Mincon (AIM:MCON) said it "caught up with the order book" in Q1 this year and its factories around the world were, " in the main, well specified now for the product range and sales level".
Describing itself again as the "challenger brand" in the global market, Mincon said it had started to "be able to compete in supplying complete drill consumable solutions directly to mines" after completing its drill string build out, and extending its ranges of hammers and bits (through recent M&A).
"We are getting much deeper into the service element," management said.
"This dependence by customers on our service and engineering means that we also have to keep the requisite inventory near the contract site, and service individuals proximate to the service delivery. This is an emerging model for us, and each contract requires people, investment, service-guarantees and time.

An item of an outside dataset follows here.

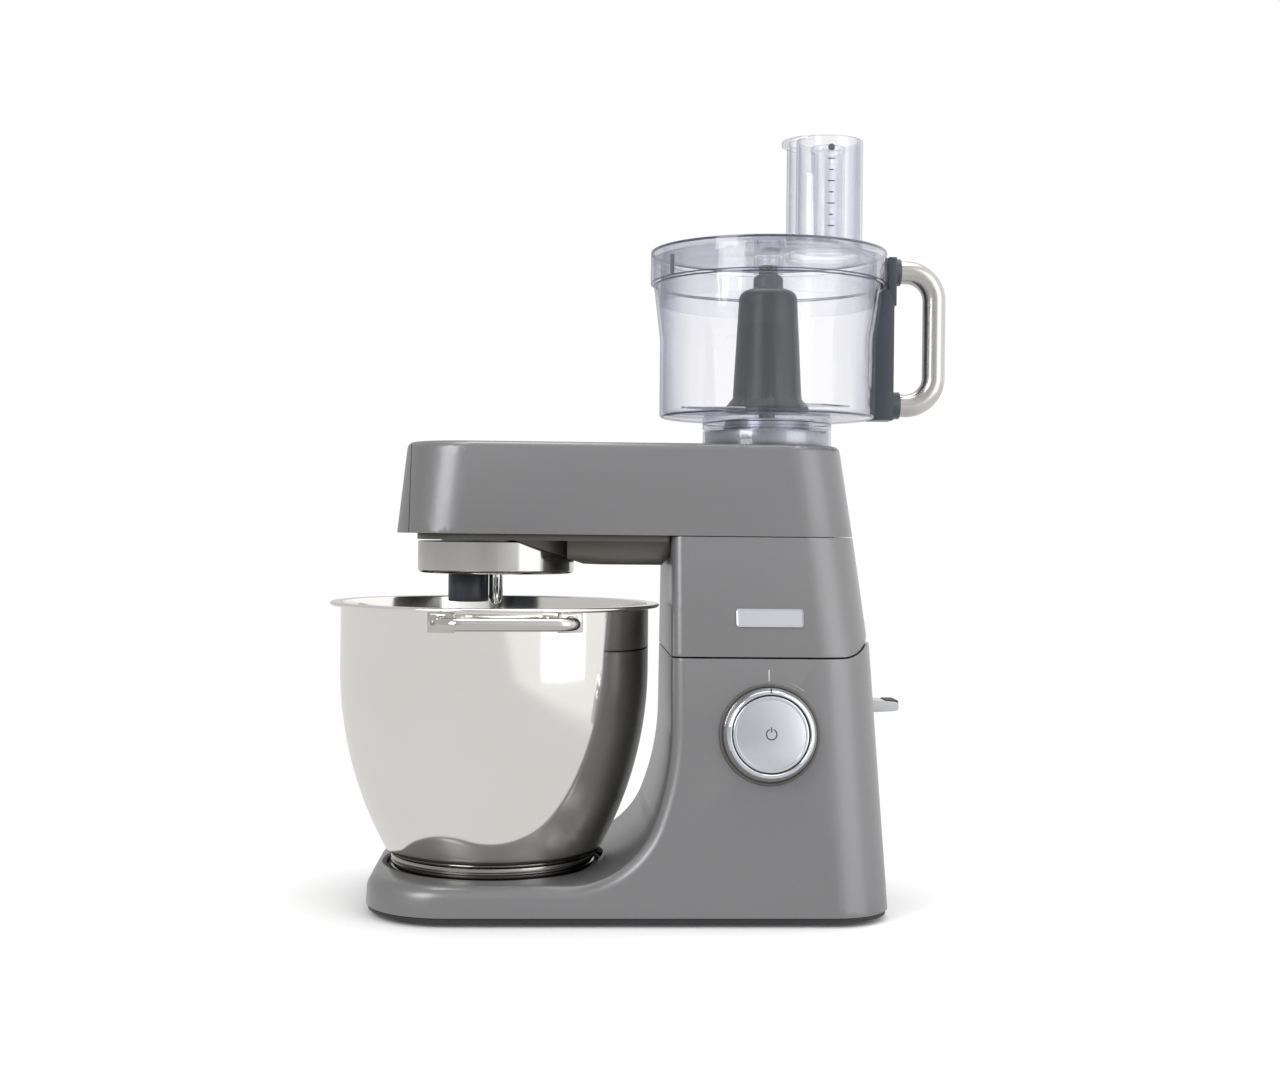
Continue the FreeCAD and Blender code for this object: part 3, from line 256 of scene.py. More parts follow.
def finishes(bowl_axis: Point, processor_axis: Point) -> dict[str, Finish | ClearMoulding]:
    """Lists every finish on the machine.

    Args:
        bowl_axis: a point on the mixing bowl's axis, which its polishing lines turn round.
        processor_axis: a point on the processor's axis.

    Returns:
        The finishes by short name.
    """
    rows = [
        # satin metallic lacquer sprayed on die-cast aluminium: soft highlights, faint flake
        Finish("satin_metallic_lacquer", "818182", "7B7B7D", 0.5, 0.36, grain_mm=0.5,
               grain_depth=0.012, wear_mm=140, gloss_change=0.03, coat=0.25, coat_roughness=0.18),
        # injection-moulded ABS with a fine spark-eroded texture: broad dull sheen. The olive grey
        # is painted shade: the casing's grey as it looks in shadow under the head and round the
        # dial
        Finish("moulded_underside_abs", "5A5751", "504D48", 0.0, 0.42, 1.53, 0.7, 0.03,
               slot="olive_plastic"),
        Finish("textured_black_abs", "1C1D1F", "242527", 0.0, 0.55, 1.53, 0.8, 0.05,
               slot="black_plastic"),
        # mirror-polished 18/8 stainless sheet, spun: fine rings, very sharp reflections
        Finish("polished_stainless", "EDEBE7", "E7E5E0", 1.0, 0.085, None, 0.5, 0.0016,
               Grain.TURNED, 90, 0.02, slot="stainless", axis=bowl_axis),
        # belt-brushed 18/8 stainless tube: reflections smeared round the tube
        Finish("brushed_tube_stainless", "C4C2BF", "B9B7B3", 1.0, 0.24, None, 0.8, 0.002,
               Grain.ALONG_Z, 50, 0.05, slot="stainless"),
        Finish("pressed_band_stainless", "A9A6A1", "97948F", 1.0, 0.16, None, 0.5, 0.003,
               Grain.TURNED, 40, 0.03, slot="stainless", axis=bowl_axis),
        # polished rod, drawn and tumbled; its colour is a shade darker than the sheet beside it as
        # painted shade, for the dark band reflected along each handle
        Finish("polished_rod_stainless", "CFCDC9", "C4C2BD", 1.0, 0.07, None, 0.5, 0.002,
               Grain.EVEN, 40, 0.02, slot="stainless"),
        # decorative chrome plate on zinc and ABS: mirror-like, slightly blue
        Finish("chrome_plate", "DDDFE3", "D2D5DA", 1.0, 0.05, None, 0.8, 0.001, wear_mm=70,
               gloss_change=0.015, slot="chrome", axis=bowl_axis),
        # chrome plate on a spun steel drum: a little softer than on the mouldings, and greyer as
        # painted shade for the dark reflections on the drum
        Finish("chromed_steel_drum", "C0BFBD", "B4B3B1", 1.0, 0.12, None, 0.8, 0.001, wear_mm=70,
               gloss_change=0.015, slot="chrome", axis=bowl_axis),
        # satin-anodised look on moulded ABS: pale, softly metallic
        Finish("satin_silver_abs", "D6D8DE", "CED1D7", 0.9, 0.22, None, 0.4, 0.008,
               gloss_change=0.05, slot="silver_plastic"),
        Finish("grooved_silver_abs", "A6A8AE", "9A9CA3", 0.85, 0.28, None, 0.4, 0.008,
               slot="silver_plastic"),
        Finish("light_grey_abs", "C8CACC", "BDBFC1", 0.0, 0.4, 1.53, 0.6, 0.02,
               slot="light_plastic"),
        # glass-filled polypropylene in dark slate: cool grey, semi-matt
        Finish("slate_polypropylene", "3E454F", "363C45", 0.0, 0.36, 1.49, 0.6, 0.02,
               slot="slate_plastic", axis=processor_axis),
        # acetal moulding in charcoal: darker and a little shinier than the bracket
        Finish("charcoal_acetal", "1B2029", "171B23", 0.0, 0.38, 1.48, 0.6, 0.003,
               gloss_change=0.008, slot="slate_plastic", axis=processor_axis),
        # clear SAN moulding: sharp reflections, walls that turn lilac-grey edge-on
        ClearMoulding("clear_san", "FCFCFD", "B2B4C6"),
        # the same plastic where it is thick and seen along its length: dark lilac lines
        ClearMoulding("smoky_san_edge", "8587A3", "5C5E7C", 0.08, 0.06, 0.3, 0.1),
        Finish("nitrile_rubber", "17181A", "202123", 0.0, 0.7, 1.52, 0.9, 0.06, slot="rubber"),
        # sand- and die-cast aluminium left as cast: pale, frosted, uneven
        Finish("cast_aluminium", "A7A8A9", "919293", 1.0, 0.46, None, 1.1, 0.06,
               slot="cast_aluminium"),
        Finish("turned_steel", "9B9C9E", "87888A", 1.0, 0.24, None, 0.4, 0.01, Grain.TURNED,
               slot="steel", axis=processor_axis),
        Finish("lamination_steel", "6E675F", "5C564F", 0.9, 0.42, None, 0.5, 0.05,
               Grain.TURNED, slot="steel", axis=processor_axis),
        Finish("ground_blade_steel", "C4C6C8", "B2B4B6", 1.0, 0.2, None, 0.4, 0.008,
               Grain.ALONG_X, slot="stainless"),
        Finish("moulded_neoprene", "202020", "2A2A2A", 0.0, 0.6, 1.52, 0.8, 0.08,
               slot="black_plastic"),
        Finish("solder_mask_green", "1F5A3A", "1A4C32", 0.0, 0.3, 1.5, 2.0, 0.02,
               slot="black_plastic"),
        Finish("printed_grey_ink", "C9CACB", "BFC0C1", 0.0, 0.5, 1.5, 0.4, 0.005,
               slot="light_plastic"),
        Finish("printed_dark_ink", "3A3B3F", "44454A", 0.0, 0.45, 1.5, 0.4, 0.005,
               slot="black_plastic"),
    ]
    return {row.name: row for row in rows}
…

"We have recently won multi-million dollar business in Chesapeake Virginia, in Indonesia, in Chile, and in Finland which are not reflected in this growth as yet to any degree. These will require some restructuring and build out in the group to support the end customers, incur some initiation and front-end costs, and this is causing a rethink of our management structure to lean towards a regional footprint, mapping the thinking behind the investment in the key factories in the Americas, Australasia/Asia Pacific and EMEA."

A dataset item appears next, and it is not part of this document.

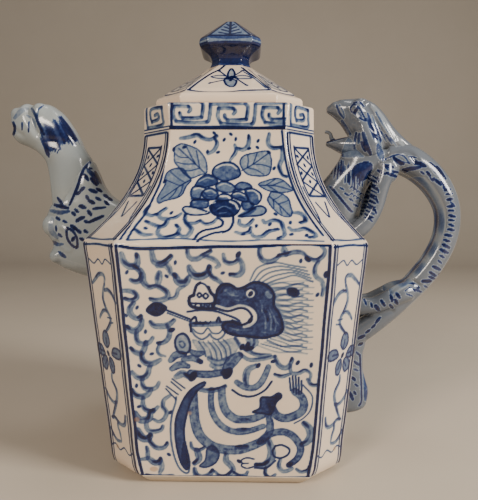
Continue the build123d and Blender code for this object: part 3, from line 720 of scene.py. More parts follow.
def peony_spray(canvas, du, dv):
    """The shoulder's peony, used again in the middle of the side walls."""
    canvas.du, canvas.dv = du, dv
    canvas.draw(PEONY)
    canvas.du = canvas.dv = 0.0


def paint_wall(side, half):
    """One flat wall of the body."""
    canvas = Canvas(-47, 47, 3, 109, seed=11 + side)
    if side in (0, 2):
        canvas.flip = side == 2
        lion_panel(canvas)
        canvas.flip = False
    else:
        scatter_scrolls(canvas, lambda v: half(v) - 3.5, 62, 105, 40 + side)
        scatter_scrolls(canvas, lambda v: half(v) - 3.5, 6, 26, 50 + side)
        peony_spray(canvas, 0.0, 20.0 if side == 1 else 22.0)
    borders(canvas, half, 4.5, 107.4, 1.15, front=side == 0)
    canvas.line([(-44, 106.8), (-36, 105.8), (-20, 106.2), (0, 106.8), (14, 107), (30, 108), (43, 107.6)],
                1.2, 0.9)
    canvas.line([(-39, 4.6), (-20, 4.2), (0, 4.6), (20, 4.2), (39, 4.6)], 0.5, 0.6)
    return canvas


def paint_corner(side, half):
    """One corner facet of the body: a flowering vine between scalloped ends."""
    canvas = Canvas(-15, 15, 3, 109, seed=31 + side)
    canvas.flip = side in (1, 3)
    canvas.draw(FACET_VINE)
    canvas.line([(-9, 99), (-5, 100.8), (-2, 98.6), (1, 100.6), (5, 98.6), (9, 100.4)], 0.55, 0.7)
    canvas.line([(-9, 14), (-5.4, 12.2), (-2, 14.4), (2, 12.4), (5.4, 14.4), (9, 12.8)], 0.55, 0.7)
    canvas.dot(4, 13.5, 1.1, channel="iron", tone=0.5)
    canvas.flip = False
    borders(canvas, half, 4.5, 107.4, 1.3, 1.5)
    borders(canvas, half, 4.5, 107.4, 3.2, 0.7)
    canvas.line([(-12.5, 106.8), (0, 107.2), (12.5, 106.6)], 0.8, 0.8)
    return canvas


def paint_shoulder(side):
    """One flat of the shoulder; v is 108 plus the way up the slope."""
    canvas = Canvas(-47, 47, 106, 168, seed=51 + side)
    canvas.dv = 108.0
    canvas.flip = side in (2, 3)
    canvas.draw(PEONY)
    canvas.draw(SHOULDER_BORDERS)
    return canvas


def paint_shoulder_corner(side, half):
    canvas = Canvas(-15, 15, 106, 168, seed=71 + side)
    canvas.flip = side in (0, 2)
    canvas.draw(LATTICE)
    canvas.flip = False
    for gap, width in ((1.2, 1.3), (2.9, 0.7)):
        borders(canvas, half, 110, 163, gap, width)
    canvas.line([(-12.5, 110), (0, 109.6), (12.5, 110)], 0.6, 0.75)
    return canvas


def paint_collar(side, facet):
    """The key pattern round the collar; v is the height."""
    canvas = Canvas(-30, 30, 157, 174, seed=91 + side + 4 * facet)
    if facet:
        canvas.draw("""
s 1.15 .95 .5 .1: -1 166.6, 1.4 166.8, 1.8 164.6, -3.4 163.8
s 1.15 .5 .9 .1: -3.4 163.8, -4.4 166, -4 169.4, 0 169.8, 4.6 169.4
s 1.15 .9 .5 .1: 4.6 169.4, 5 165, 4.6 161.6, -7 161.4
s 1.15 .5 .8 .1: -7 161.4, -7.6 166, -7.4 170.6
""")
        canvas.line([(-11, 160.2), (11, 160)], 0.5, 0.8)
        canvas.line([(-11, 158.8), (11, 158.6)], 0.5, 0.8)
        return canvas
    for shift, lift in ((0.0, 0.0), (20.2, -0.9), (40.2, -0.6)):
        canvas.du, canvas.dv = shift, lift
        canvas.draw(KEY_UNIT)
    canvas.du = canvas.dv = 0.0
    canvas.line([(-28, 159.2), (-14, 158.9), (0, 159), (14, 158.7), (28, 159.2)], 2.3, 0.97)
    canvas.line([(-25.2, 171.4), (-25.4, 166), (-25.3, 160)], 1.1, 0.9)
    canvas.line([(25.4, 171), (25.2, 166), (25.4, 160)], 1.1, 0.8)
    return canvas


def paint_lid(side, facet):
    """One panel of the lid; v is the way up the slope from the blue line."""
    canvas = Canvas(-26, 26, -10, 32, seed=111 + side + 4 * facet)
    if facet:
        canvas.draw("""
l .9 .85: -9 -1, 0 -2, 9 -1
f .12 .9 .8: -5.5 2, -3.4 9, 0 17, 3.4 9, 5.5 2, 0 .6
l .8 .9: 0 1, 0 15
l .7 .8: 0 4, -3.6 6
l .7 .8: 0 4, 3.6 6
l .7 .8: 0 8, -2.8 10
l .7 .8: 0 8, 2.8 10
l .8 .9: -8 0, -4.6 12, -2.4 22
l .8 .9: 8 0, 4.6 12, 2.4 22
""")
        return canvas
    canvas.draw(LID_PANEL)
    return canvas


def paint_knob(side, facet):
    """One panel of the knob; v is the height."""
    canvas = Canvas(-14, 14, 194, 222, seed=131 + side + 4 * facet)
    w = 11.0 if not facet else 5.0
    canvas.fill([(-14, 194), (14, 194), (14, 204.4), (-14, 204.4)], 0.62)
    canvas.fill([(-w * 0.55, 197), (w * 0.55, 197), (w * 0.7, 204), (-w * 0.7, 204)], 0.55)
    canvas.fill([(-14, 204), (14, 204), (14, 208.4), (-14, 208.4)], 0.26)
    canvas.fill([(-14, 208.4), (14, 208.4), (14, 222), (-14, 222)], 0.3)
    canvas.line([(-14, 204.2), (14, 204.2)], 1.0, 0.7)
    canvas.line([(-14, 208.7), (14, 208.7)], 1.0, 1.0)
    canvas.line([(0, 208.7), (0, 219.6)], 1.1, 1.0)
    for s in (-1, 1):
        canvas.line([(s * 0.93 * w, 209), (s * 0.17 * w, 219.6)], 1.2, 0.97)
        for k in range(4):
            z = 209.4 + 2.1 * k
            canvas.line([(s * 0.3, z), (s * w * (0.5 - 0.11 * k), z + 1.6)], 0.75, 0.95)
    return canvas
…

Mincon says it has cut €1 million of its targeted €3 million a year of overhead reductions.
"Since we expect low margin, less engineered products to come increasingly under pressure in an interconnected world, Mincon Group is repositioning with the full consumables offering and a higher service element, directly to the larger end customers. We aim to combine this with product systems that are more fuel efficient, offer better value in use overall and are more environmentally friendly," the company said.
Irish stockbroker Davy said Mincon's planned beta testing of its new and important Greenhammer hydraulic systems in Western Australia had been delayed by a cyclone-induced mine closure, to May this year, "will be frustrating for the company, but the opportunity for the technology remains significant".
A bigger contribution from the lower-margin, €20 million-a-year Driconeq business acquired last year was a factor in Mincon's lower 35% gross margin for the quarter.
Mincon's share price was up 2% Thurday in London at 102p, capitalising the company at €210.5 million. The shares are down nearly 8% since the start of the year.